Taiwan. E’ la “New York” cinese, qui ci siamo fermati due settimane. E sempre qui abbiamo capito che il cambiamento climatico è diverso da luogo a luogo. Ma non meno pericoloso ed impattate soprattutto per la parte più povera della popolazione. La prima certezza è che su questa “stessa barca” ci siamo davvero tutti, dai più vulnerabili che stanno già pagando le conseguenze dell’emergenza climatica fino ad arrivare a noi che abitiamo i Paesi più industrializzati e che, almeno finora, abbiamo i mezzi per “scampare” quelle stesse conseguenze. A Taiwanla siccità ha lasciato il posto alle alluvioni. I più ci raccontano dei violenti tifoni che ogni anno si abbattono sull’isola causando morte e distruzione. Lin, un’anziana che vive in una casa di riposo, ricorda che all’epoca del boom economico Taiwan era considerata l’isola della spazzatura. Ma oggi le cose stanno cambiando ed il Paese è impegnato per ridurre emissioni di carbonio, promuovere riciclaggio e economia circolare. Entro il 2050, con gli accordi di Parigi, l’isola vuole ridurre del 50% le emissioni di anidride carbonica».

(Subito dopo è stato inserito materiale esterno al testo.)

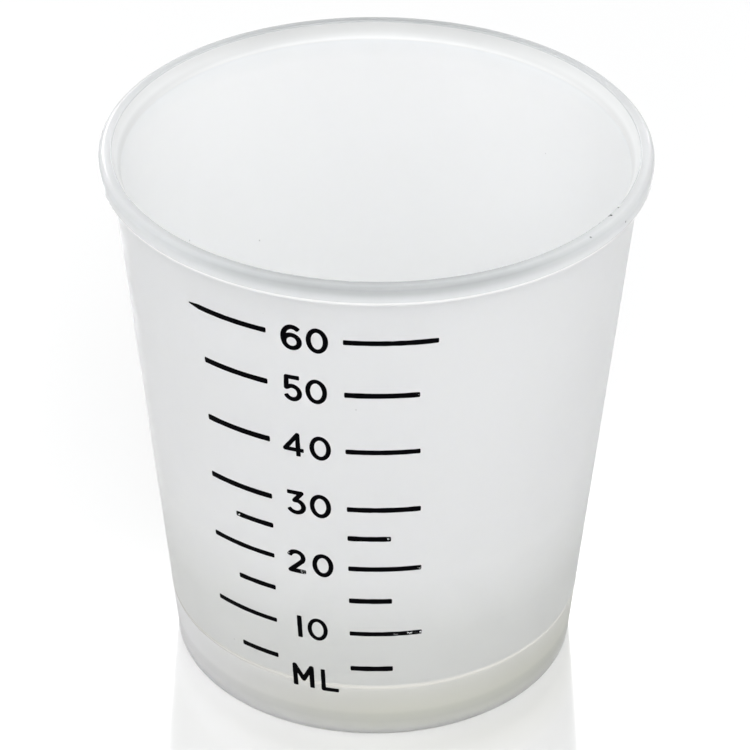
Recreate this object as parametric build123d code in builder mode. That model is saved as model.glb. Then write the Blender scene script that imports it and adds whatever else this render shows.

Indonesia. E’ uno dei primi 10 paesi al mondo per emissione di gas serra e se si continuerà così nel 2050 il 95% della porzione settentrionale di Giacarta sarà sommerso.Gli effetti del cambiamento climatico qui sono devastanti: piogge torrenziali e tsunami si moltiplicano. Così, il governo sta riflettendo ad una soluzione drastica, spostare la capitale al di fuori dell’isola di Giava. Giacarta sta di fatto sprofondando. Entro il 2100 l’impatto l’emergenza climatica avrà un costo fino al 7% sul pil del Paese. Oggi a Giacarta vivono 10 milioni di persone che arriveranno a 35 milioni entro il 2030. La maggior parte della popolazione è povera, pochi hanno accesso ai servizi sanitari.